◆ DIRECTION ◆
Locate each line with the string "object" in the listing below and copy it.

---+---

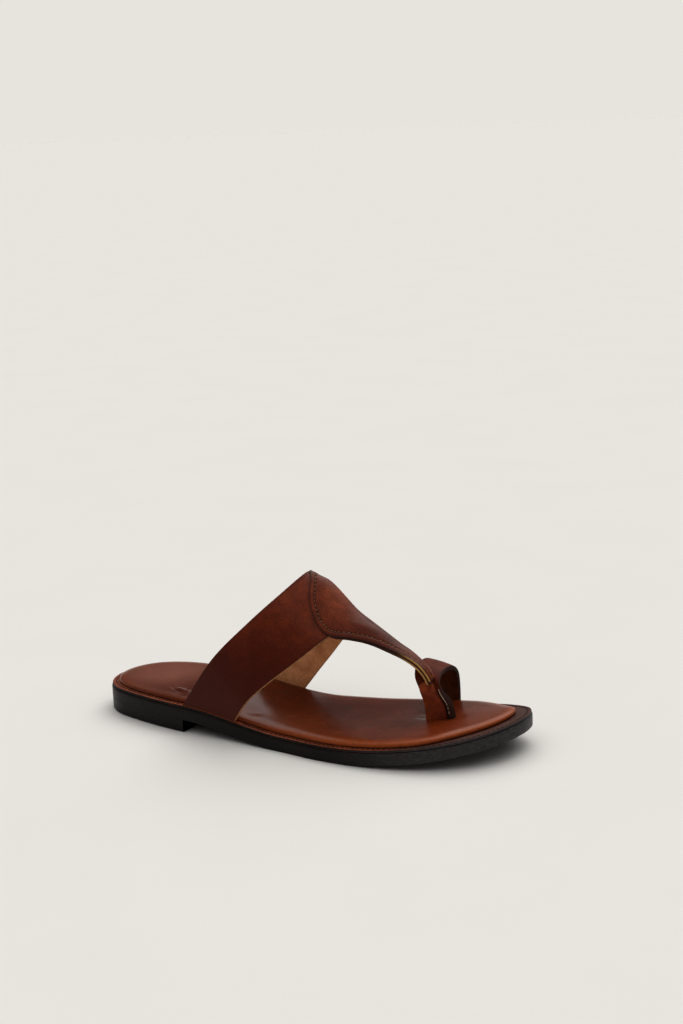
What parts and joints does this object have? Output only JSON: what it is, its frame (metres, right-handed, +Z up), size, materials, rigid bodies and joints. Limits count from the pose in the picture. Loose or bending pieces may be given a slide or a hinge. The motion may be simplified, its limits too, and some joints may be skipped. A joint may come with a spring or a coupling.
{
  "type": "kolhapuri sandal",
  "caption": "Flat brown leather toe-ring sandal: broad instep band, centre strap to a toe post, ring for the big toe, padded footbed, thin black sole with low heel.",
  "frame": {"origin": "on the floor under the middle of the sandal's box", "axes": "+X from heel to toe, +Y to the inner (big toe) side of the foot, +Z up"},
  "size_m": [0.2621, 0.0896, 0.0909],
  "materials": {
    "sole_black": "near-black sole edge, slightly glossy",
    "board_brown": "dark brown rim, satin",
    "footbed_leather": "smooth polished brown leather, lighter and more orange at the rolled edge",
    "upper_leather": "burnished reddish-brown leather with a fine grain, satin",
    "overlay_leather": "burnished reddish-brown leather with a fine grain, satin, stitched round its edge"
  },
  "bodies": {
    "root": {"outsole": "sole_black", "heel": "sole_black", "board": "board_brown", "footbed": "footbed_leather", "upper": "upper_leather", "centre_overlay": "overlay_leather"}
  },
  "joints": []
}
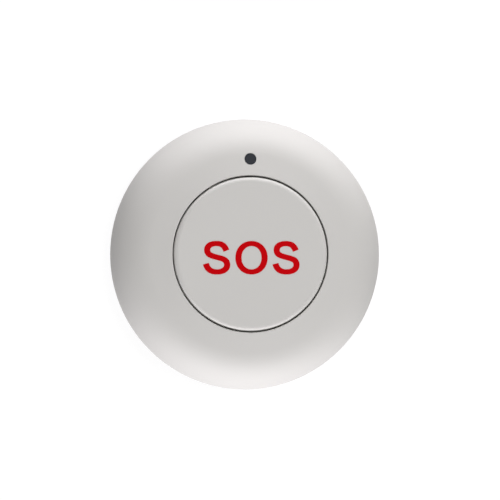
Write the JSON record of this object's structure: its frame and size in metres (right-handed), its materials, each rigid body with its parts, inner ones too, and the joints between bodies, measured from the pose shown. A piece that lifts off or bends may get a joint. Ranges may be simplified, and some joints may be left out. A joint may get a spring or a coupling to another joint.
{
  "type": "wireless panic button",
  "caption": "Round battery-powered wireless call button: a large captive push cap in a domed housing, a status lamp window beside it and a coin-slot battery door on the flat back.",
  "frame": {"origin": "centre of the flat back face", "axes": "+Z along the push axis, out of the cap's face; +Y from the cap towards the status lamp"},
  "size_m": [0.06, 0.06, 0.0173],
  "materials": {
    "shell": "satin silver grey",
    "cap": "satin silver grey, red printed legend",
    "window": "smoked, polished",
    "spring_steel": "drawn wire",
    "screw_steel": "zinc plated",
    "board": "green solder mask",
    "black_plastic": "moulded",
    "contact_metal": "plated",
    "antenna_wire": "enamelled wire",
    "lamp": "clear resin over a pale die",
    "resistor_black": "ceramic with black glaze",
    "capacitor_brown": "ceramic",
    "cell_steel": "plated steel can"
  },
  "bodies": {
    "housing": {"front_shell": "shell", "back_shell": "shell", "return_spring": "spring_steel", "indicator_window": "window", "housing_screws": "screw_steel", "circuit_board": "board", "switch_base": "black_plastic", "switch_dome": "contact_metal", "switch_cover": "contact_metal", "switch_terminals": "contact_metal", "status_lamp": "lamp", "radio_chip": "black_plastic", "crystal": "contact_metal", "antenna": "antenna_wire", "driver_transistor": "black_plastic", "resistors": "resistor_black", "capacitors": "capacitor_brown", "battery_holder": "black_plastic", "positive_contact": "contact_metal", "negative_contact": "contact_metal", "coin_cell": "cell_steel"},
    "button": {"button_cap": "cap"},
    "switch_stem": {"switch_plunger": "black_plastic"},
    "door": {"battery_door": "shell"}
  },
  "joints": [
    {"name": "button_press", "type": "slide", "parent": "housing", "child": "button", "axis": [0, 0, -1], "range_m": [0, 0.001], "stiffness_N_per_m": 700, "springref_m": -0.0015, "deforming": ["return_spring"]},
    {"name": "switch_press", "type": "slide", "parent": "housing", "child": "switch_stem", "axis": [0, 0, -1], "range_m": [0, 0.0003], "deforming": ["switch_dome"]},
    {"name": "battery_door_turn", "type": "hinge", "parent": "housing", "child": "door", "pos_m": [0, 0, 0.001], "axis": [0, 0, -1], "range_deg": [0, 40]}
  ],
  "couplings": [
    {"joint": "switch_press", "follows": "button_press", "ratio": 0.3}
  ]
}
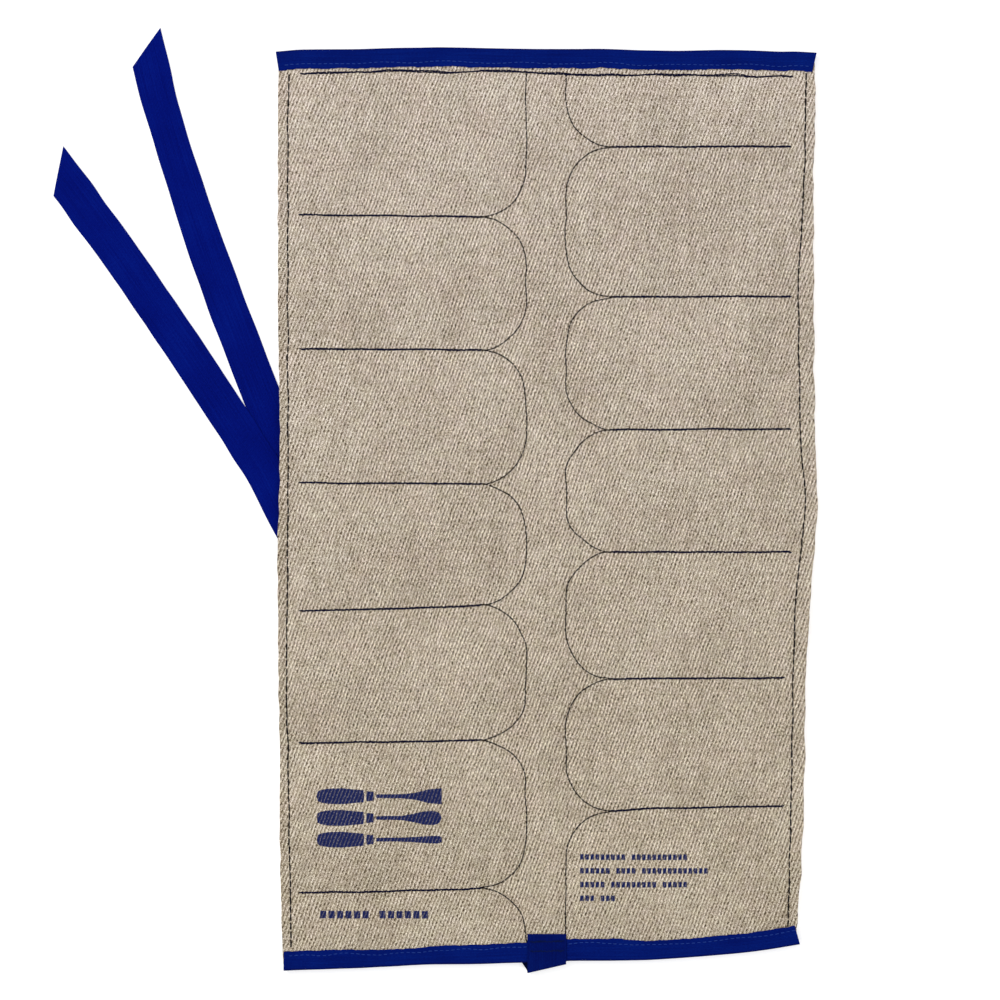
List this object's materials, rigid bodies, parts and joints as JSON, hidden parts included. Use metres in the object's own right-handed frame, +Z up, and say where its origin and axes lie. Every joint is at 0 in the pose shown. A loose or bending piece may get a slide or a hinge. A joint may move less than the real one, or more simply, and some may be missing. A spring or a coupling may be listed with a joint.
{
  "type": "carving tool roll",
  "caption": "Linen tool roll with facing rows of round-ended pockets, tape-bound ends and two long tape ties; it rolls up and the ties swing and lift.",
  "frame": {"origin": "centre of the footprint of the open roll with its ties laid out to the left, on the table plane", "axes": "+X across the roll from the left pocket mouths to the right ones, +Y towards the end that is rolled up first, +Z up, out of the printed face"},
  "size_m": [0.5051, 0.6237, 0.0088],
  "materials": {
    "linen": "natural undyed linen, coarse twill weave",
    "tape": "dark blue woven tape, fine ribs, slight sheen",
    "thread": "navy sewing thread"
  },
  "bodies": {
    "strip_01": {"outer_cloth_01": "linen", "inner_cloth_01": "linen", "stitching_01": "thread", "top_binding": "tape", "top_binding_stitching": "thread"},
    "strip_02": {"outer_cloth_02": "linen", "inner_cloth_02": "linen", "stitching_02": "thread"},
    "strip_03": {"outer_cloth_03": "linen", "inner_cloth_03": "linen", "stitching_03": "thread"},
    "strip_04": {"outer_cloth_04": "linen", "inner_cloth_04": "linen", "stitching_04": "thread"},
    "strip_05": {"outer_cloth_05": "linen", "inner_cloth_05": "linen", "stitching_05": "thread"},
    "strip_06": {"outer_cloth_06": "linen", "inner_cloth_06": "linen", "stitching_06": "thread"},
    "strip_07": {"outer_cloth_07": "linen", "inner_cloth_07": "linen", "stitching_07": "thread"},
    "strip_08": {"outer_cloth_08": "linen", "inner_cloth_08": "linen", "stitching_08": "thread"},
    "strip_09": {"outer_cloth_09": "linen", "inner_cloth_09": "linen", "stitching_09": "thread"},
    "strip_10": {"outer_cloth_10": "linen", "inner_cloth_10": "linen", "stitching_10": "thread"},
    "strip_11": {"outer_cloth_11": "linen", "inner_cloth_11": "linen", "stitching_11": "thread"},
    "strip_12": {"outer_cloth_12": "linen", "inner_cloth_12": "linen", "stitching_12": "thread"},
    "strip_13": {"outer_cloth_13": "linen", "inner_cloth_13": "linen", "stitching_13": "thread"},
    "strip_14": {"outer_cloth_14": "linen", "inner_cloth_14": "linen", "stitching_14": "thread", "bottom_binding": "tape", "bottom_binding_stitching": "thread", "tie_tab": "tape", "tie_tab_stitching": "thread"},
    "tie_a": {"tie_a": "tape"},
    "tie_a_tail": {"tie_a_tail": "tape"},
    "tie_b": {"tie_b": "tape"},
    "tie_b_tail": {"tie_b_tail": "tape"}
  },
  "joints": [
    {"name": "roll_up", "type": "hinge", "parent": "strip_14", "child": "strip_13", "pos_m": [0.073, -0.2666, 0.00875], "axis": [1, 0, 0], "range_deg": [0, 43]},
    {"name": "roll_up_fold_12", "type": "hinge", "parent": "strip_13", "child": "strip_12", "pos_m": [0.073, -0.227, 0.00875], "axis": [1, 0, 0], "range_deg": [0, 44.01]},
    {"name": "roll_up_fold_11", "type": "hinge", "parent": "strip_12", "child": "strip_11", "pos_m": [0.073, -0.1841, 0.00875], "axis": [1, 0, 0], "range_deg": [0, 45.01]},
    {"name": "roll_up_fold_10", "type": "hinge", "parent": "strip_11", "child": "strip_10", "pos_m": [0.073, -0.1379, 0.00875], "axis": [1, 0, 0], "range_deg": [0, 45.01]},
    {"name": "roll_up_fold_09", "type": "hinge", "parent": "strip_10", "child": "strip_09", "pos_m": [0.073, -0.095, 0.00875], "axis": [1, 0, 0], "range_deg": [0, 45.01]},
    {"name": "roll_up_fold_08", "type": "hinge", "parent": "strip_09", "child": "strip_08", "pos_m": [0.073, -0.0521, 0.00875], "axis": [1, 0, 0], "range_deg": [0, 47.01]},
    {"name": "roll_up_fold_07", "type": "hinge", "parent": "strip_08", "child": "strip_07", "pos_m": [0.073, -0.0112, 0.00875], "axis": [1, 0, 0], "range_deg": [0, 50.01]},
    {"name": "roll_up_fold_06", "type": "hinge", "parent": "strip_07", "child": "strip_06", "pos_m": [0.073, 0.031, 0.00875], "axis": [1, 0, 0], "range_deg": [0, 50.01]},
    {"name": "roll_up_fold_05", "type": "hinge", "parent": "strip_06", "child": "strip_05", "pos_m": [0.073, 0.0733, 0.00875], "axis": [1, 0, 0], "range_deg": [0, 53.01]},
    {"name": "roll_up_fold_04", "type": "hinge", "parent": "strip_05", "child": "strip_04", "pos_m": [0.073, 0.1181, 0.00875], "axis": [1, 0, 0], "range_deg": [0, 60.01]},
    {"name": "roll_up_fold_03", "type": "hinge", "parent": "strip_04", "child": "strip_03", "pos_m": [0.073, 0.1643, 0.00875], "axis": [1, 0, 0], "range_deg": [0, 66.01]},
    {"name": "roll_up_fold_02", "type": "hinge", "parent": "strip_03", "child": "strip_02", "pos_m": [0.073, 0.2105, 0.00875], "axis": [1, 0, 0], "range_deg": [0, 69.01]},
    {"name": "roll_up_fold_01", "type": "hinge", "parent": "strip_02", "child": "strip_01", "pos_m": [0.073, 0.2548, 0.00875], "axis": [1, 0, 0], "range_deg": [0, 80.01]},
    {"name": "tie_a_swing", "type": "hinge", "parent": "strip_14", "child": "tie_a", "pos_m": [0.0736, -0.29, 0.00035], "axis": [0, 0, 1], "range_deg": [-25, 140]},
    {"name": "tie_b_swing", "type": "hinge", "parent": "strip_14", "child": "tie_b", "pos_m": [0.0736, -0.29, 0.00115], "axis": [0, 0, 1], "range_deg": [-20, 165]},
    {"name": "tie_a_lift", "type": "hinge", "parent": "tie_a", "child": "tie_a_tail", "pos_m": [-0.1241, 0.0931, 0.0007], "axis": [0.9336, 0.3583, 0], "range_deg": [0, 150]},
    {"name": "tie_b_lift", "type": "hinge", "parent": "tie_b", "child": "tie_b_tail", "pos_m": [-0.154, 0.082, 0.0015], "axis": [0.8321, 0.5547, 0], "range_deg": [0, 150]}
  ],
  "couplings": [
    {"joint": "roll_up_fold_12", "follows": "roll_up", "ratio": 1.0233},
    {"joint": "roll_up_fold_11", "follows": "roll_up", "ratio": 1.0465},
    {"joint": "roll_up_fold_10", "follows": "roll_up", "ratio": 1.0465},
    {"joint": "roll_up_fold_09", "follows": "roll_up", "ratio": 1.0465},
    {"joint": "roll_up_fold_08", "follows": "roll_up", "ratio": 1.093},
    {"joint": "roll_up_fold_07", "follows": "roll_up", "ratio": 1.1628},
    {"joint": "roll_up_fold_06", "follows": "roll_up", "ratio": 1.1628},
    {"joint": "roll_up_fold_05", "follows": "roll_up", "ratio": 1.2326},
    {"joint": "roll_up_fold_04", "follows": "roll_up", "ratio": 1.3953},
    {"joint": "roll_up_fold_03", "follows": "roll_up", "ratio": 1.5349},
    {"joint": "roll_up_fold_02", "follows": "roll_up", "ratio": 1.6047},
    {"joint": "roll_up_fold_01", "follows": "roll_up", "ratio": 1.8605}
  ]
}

---+---

◆ RESPONSE TO THIS TASK ◆
What parts and joints does this object have? Output only JSON: what it is, its frame (metres, right-handed, +Z up), size, materials, rigid bodies and joints. Limits count from the pose in the picture. Loose or bending pieces may be given a slide or a hinge. The motion may be simplified, its limits too, and some joints may be skipped. A joint may come with a spring or a coupling.
Write the JSON record of this object's structure: its frame and size in metres (right-handed), its materials, each rigid body with its parts, inner ones too, and the joints between bodies, measured from the pose shown. A piece that lifts off or bends may get a joint. Ranges may be simplified, and some joints may be left out. A joint may get a spring or a coupling to another joint.
List this object's materials, rigid bodies, parts and joints as JSON, hidden parts included. Use metres in the object's own right-handed frame, +Z up, and say where its origin and axes lie. Every joint is at 0 in the pose shown. A loose or bending piece may get a slide or a hinge. A joint may move less than the real one, or more simply, and some may be missing. A spring or a coupling may be listed with a joint.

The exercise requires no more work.